L’intrépide originalité de Nicolas Berdiaev ne permet de le rattacher à aucune école, sinon à la théosophie de Jacob Boehme dont il s’est réclamé expressément à maintes reprises
Toute son ouvre est une amplification du leitmotiv énoncé dans son livre sur Le Sens de l’acte créateur. Plus encore qu’une protestation véhémente, cette ouvre est une insurrection contre une époque « où la conscience sociologique a remplacé la théologie […]. La domination de la socialité sur les consciences contemporaines pèse comme un cauchemar; cette socialité extérieure dissimule et éteint toutes les réalités authentiques. »
Or « en tous les temps la mystique a découvert le monde de l’homme intérieur et l’a opposé au monde de l’homme extérieur ». Mais ce que dévoilait cette révélation mystique de l’homme intérieur, c’était la structure de l’être humain comme microcosme, le « microcosmisme » de l’homme (c’est aussi bien l’un des thèmes fondamentaux de la théosophie mystique en Islam). Or, c’est précisément ce qu’ignore ou ce que rejette le positivisme de la conscience sociologique, laquelle suppose la rupture avec le cosmos (ne nous méprenons pas : la « cosmonautique » de nos j’ours ne restaurera en rien la structure rompue.
Car il y a un Seuil à franchir, un Seuil que, par définition, aucune fusée ni aucun spoutnik ne franchiront jamais).
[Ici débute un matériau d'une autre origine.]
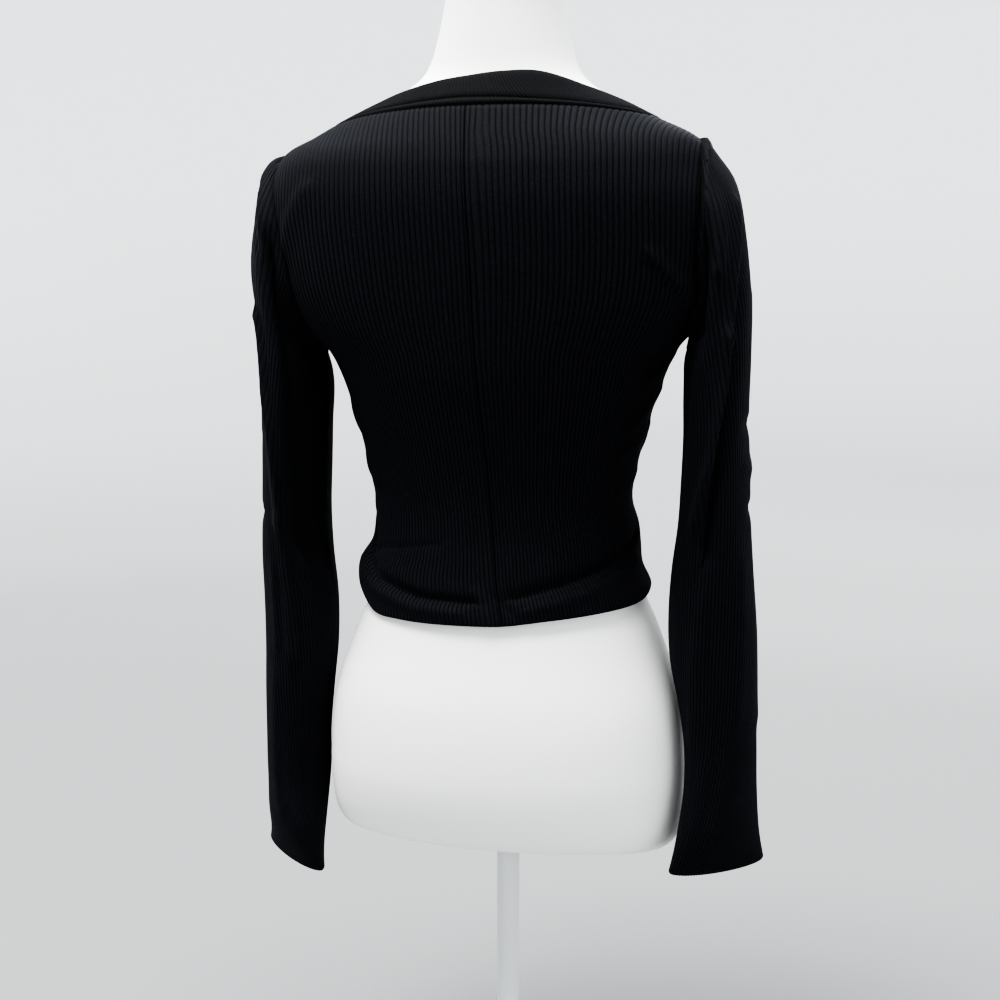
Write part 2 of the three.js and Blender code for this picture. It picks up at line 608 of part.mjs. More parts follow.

Et cette rupture une fois consommée, il ne peut plus advenir qu’un individualisme dérisoire, totalement désarmé en fait contre les conformismes collectifs, contre la socialité, tandis que l’individualité du mystique est elle-même, à elle seule, un univers, capable de faire équilibre au monde extérieur. Le paradoxe de l’expérience mystique est en effet que l’absorption mystique en soi-même est toujours en même temps une libération de soi-même, un élan hors des frontières, et cela parce que « toute mystique enseigne que la profondeur de l’homme est plus qu’humaine, qu’en elle se cache un lien mystérieux avec Dieu et avec le monde. C’est en soi-même qu’est l’issue hors de soi; c’est du dedans et non du dehors que l’on brise les entraves par un travail tout intérieur ».